ABSTRACT
The Miners’ Hymns (2010) is a collaborative evocation of the working lives and landscape of the Durham Coalfields. It was commissioned for the 30th anniversary of the 1984-1985 Miners’ Strike, the final act that marked the end of the coalfield and a traditional way of life. Through the use of archive and an evocative score, the film exposes key elements of that tradition and the role the archive plays in the telling of their story. Simon Popple explores the nature of the collaboration, the role of the archive, and the universality of its subject.
KEYWORDS
archive, community, history, memory
Lord of the oceans and the sky above,
Whose wondrous grace has blessed us from our birth,
Look with compassion, and with love
On all who toil beneath the earth.
They spend their lives in dark, with danger fraught,
Remote from nature's beauties, far below,
Winning the coal, oft dearly bought
To drive the wheel, the hearth make glow.
Now we remember miners who have died
Trapped in the darkness of the earth's cold womb;
Brave men to free them, vainly tried,
Still their work-place remained their tomb.
– Gresford, The Miners’ Hymn. Robert Saint. c.1934INTRODUCTION: THEMES AND CONTEXTS
‘You find nothing in the Archive but stories caught half way through: the middle of things; discontinuities’ (Steedman 2002, 45).
The film archive is a tomb, another place where the dead sleep. It is of the past. Memories are frozen in a discontinued flow, embalmed as, ‘a defence against the passage of time’ (Bazin 1960, 4). They are visited intermittently, at moments of anniversary and respectfully resurrected for public display. They are sacred, inviolable, and closely guarded. At least they used to be.

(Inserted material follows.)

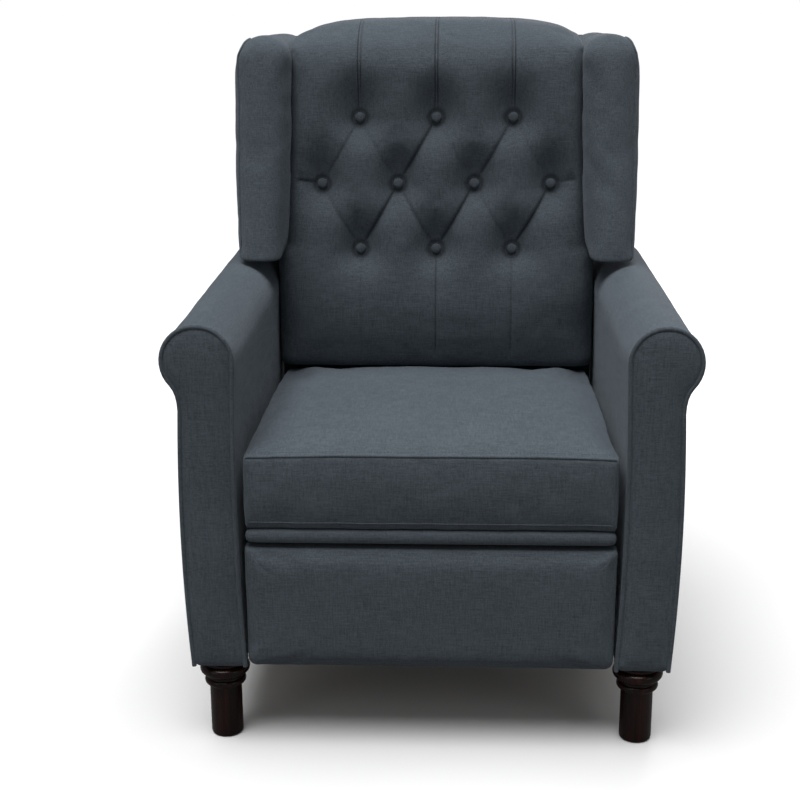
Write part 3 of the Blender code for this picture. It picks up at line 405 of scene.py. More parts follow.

We have now learned their real value and have recognized that they belong in the here and now. They speak as much about the future as of an imagined past. They transcend the enforced reverence of the museum, the gallery, and historical documentary, and demand to be animated in exciting and challenging ways. They sidestep the temporal and teleological orthodoxy of the historical document. They are -- and should be -- sites of contestation and creative experimentation wherein history can be reclaimed and evidential traces resurrected, performed, and creatively re-imagined.